En outre l'emplacement même du lac semble déterminé
par le passage d'une faille du
lac de l'Eychauda, qui est une cassure verticale N-S bien visible dans les pentes qui
tombent du Collet d'Avant-Foran et qui passe très vraisemblablement
au col des Grangettes : en effet en contrebas nord de ce dernier
(rive sud du vallon du Tabuc)
la surface de chevauchement de l'écaille des Grangettes
est brutalement abaissée d'au moins 100 m. Cette faille
est masquée aux abords du lac par le colmatage de matériel
morainique et dans les pentes du col des Grangettes par les éboulis
et les panneaux rocheux fauchés ou tassés.
Il est probable que c'est la rencontre de cette faille verticale
avec la surface de chevauchement inclinée vers le SE qui
a déterminé une zone particulièrement faible
que la langue ancienne du glacier de Séguret-Foran a évidée
en surcreusement.
Cette fracturation du bedrock explique sans doute aussi que le
lac n'ait pas de déversoir et que ses eaux s'évacuent
par la profondeur, pour ressortir 500 m plus bas et plus au SE
dans le vallon de Chambran, vers 2000 m d'altitude, au pied du
verrou de la Coste du Laou. Il est donc assez probable que ces
eaux suivent un certain temps, dans ce parcours, la surface de
chevauchement, et l'on peut même se demander, à la
suite de P.Gidon (1954), si cette surface tectonique n'est pas
remise passagèrement à nu, dans ce secteur, en une
petite fenêtre masquée sous les éboulis.
Le secteur du lac de l'Eychauda se singularise d'autre part par une succession stratigraphique particulière, d'épaisseur réduite, ne comportant entre le Trias et les Terres Noires du Jurassique supérieur qu'une seule formation constituée de calcaires marbreux massifs, à intercalations quartzitiques. Il s'agit vraisemblablement de faciès de haut-fond, d'âge imprécis, qui sont attribués (surtout par encadrement) au Jurassique moyen - inférieur et qui indiquent quà cette époque on devait se trouver là à proximité de la crête d'un bloc de socle surélevé.
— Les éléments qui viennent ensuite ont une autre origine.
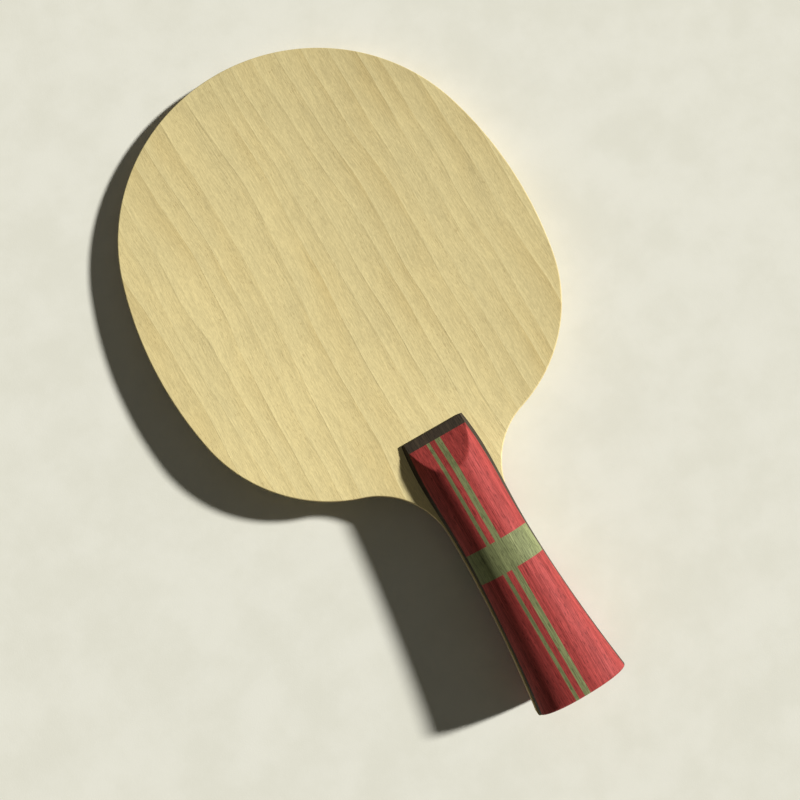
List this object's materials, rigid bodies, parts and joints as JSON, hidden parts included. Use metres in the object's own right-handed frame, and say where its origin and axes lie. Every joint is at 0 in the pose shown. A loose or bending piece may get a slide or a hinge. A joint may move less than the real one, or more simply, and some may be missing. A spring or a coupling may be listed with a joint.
{
  "type": "table tennis paddle",
  "caption": "Bare wooden table tennis paddle: an oval plywood blade with no rubber sheets, and a flared grip laminated from red, green and dark wood.",
  "frame": {"origin": "centre of the whole paddle's bounding box, at mid-thickness of the blade", "axes": "+X across the blade, +Y from the butt of the grip to the blade's tip, +Z out of the front face"},
  "size_m": [0.15, 0.2592, 0.024],
  "materials": {
    "face_veneer": "bare, finely sanded pale veneer with straight grain",
    "inner_veneer": "bare cross-grain veneer edge",
    "core_wood": "bare light core wood edge",
    "grip_base_wood": "dark brown wood, thin satin lacquer",
    "grip_red_wood": "red-stained wood with short dark pores, thin satin lacquer",
    "grip_green_wood": "green-stained wood with fine streaks, thin satin lacquer"
  },
  "bodies": {
    "root": {"core_ply": "core_wood", "front_inner_ply": "inner_veneer", "front_face_ply": "face_veneer", "back_inner_ply": "inner_veneer", "back_face_ply": "face_veneer", "front_grip_base": "grip_base_wood", "front_cross_band": "grip_green_wood", "front_left_block_fore": "grip_red_wood", "front_narrow_stripe_fore": "grip_green_wood", "front_middle_strip_fore": "grip_red_wood", "front_wide_stripe_fore": "grip_green_wood", "front_right_block_fore": "grip_red_wood", "front_left_block_aft": "grip_red_wood", "front_narrow_stripe_aft": "grip_green_wood", "front_middle_strip_aft": "grip_red_wood", "front_wide_stripe_aft": "grip_green_wood", "front_right_block_aft": "grip_red_wood", "back_grip_base": "grip_base_wood", "back_cross_band": "grip_green_wood", "back_left_block_fore": "grip_red_wood", "back_narrow_stripe_fore": "grip_green_wood", "back_middle_strip_fore": "grip_red_wood", "back_wide_stripe_fore": "grip_green_wood", "back_right_block_fore": "grip_red_wood", "back_left_block_aft": "grip_red_wood", "back_narrow_stripe_aft": "grip_green_wood", "back_middle_strip_aft": "grip_red_wood", "back_wide_stripe_aft": "grip_green_wood", "back_right_block_aft": "grip_red_wood"}
  },
  "joints": []
}
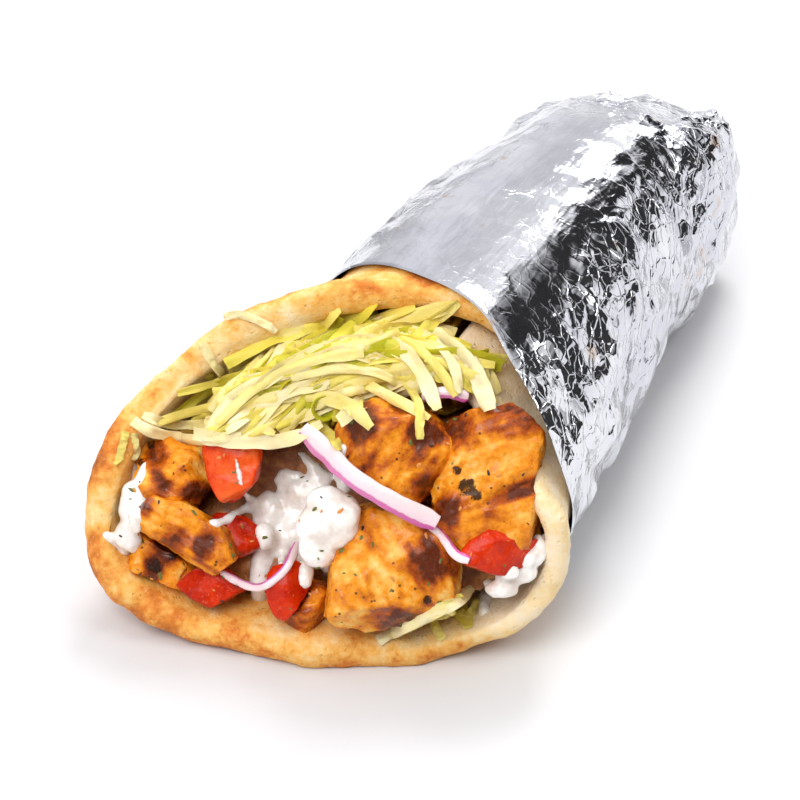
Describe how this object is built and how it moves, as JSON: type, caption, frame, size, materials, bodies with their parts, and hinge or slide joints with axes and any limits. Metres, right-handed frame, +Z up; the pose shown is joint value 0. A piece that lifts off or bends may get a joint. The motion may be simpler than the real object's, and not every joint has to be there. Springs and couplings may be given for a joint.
{
  "type": "gyro wrap",
  "caption": "Pita rolled round chicken, shredded lettuce, tomato, red onion and yoghurt sauce, in a foil sleeve that is closed at the back and open at the slanted mouth.",
  "frame": {"origin": "middle of the whole wrap's box at the surface that it rests on", "axes": "+Y along the roll from its mouth to its closed foil end, +Z up, +X to the right as seen from the mouth"},
  "size_m": [0.101, 0.2012, 0.072],
  "materials": {
    "foil": "bright crumpled kitchen foil",
    "pita": "baked flatbread, matt, with browned patches and pores",
    "chicken": "grilled chicken, moist, charred in spots",
    "tomato": "wet cut tomato",
    "onion": "moist red onion, white with a purple edge",
    "sauce": "thick glossy yoghurt sauce with herb flecks",
    "lettuce": "crisp shredded lettuce, pale and slightly see-through",
    "filling": "packed filling behind the pieces that show"
  },
  "bodies": {
    "root": {"chicken_1": "chicken", "chicken_2": "chicken", "chicken_3": "chicken", "chicken_4": "chicken", "chicken_5": "chicken", "chicken_6": "chicken", "chicken_7": "chicken", "filling_core": "filling", "foil": "foil", "lettuce": "lettuce", "lettuce_on_lip": "lettuce", "onion_1": "onion", "onion_2": "onion", "onion_3": "onion", "onion_4": "onion", "pita": "pita", "sauce_left": "sauce", "sauce_middle": "sauce", "sauce_right": "sauce", "tomato_1": "tomato", "tomato_2": "tomato", "tomato_3": "tomato", "tomato_4": "tomato", "tomato_5": "tomato"}
  },
  "joints": []
}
Les données fournies par l'analyse micro-tectonique (principalement la direction des axes de plis d'entraînement) montrent que l'écaille des Grangettes (comme celle de Montagnolle d'ailleurs) s'est déplacée vers le N-NW (et non vers l'ouest, comme le laisserait croire l'aspect de sa coupe naturelle au nord-ouest du lac de l'Eychauda). On voit d'ailleurs bien, sur le versant ouest des crêtes culminantes du chaînon de Clouzis, que cette surface perd rapidement de l'altitude vers le sud. Le fait que sa surface de chevauchement plonge actuellement vers l'est - sud-est, comme on le voit, est dû au basculement vers l'est, d'âge post-nummulitique, qui affecte toute la bordure orientale du massif du Pelvoux.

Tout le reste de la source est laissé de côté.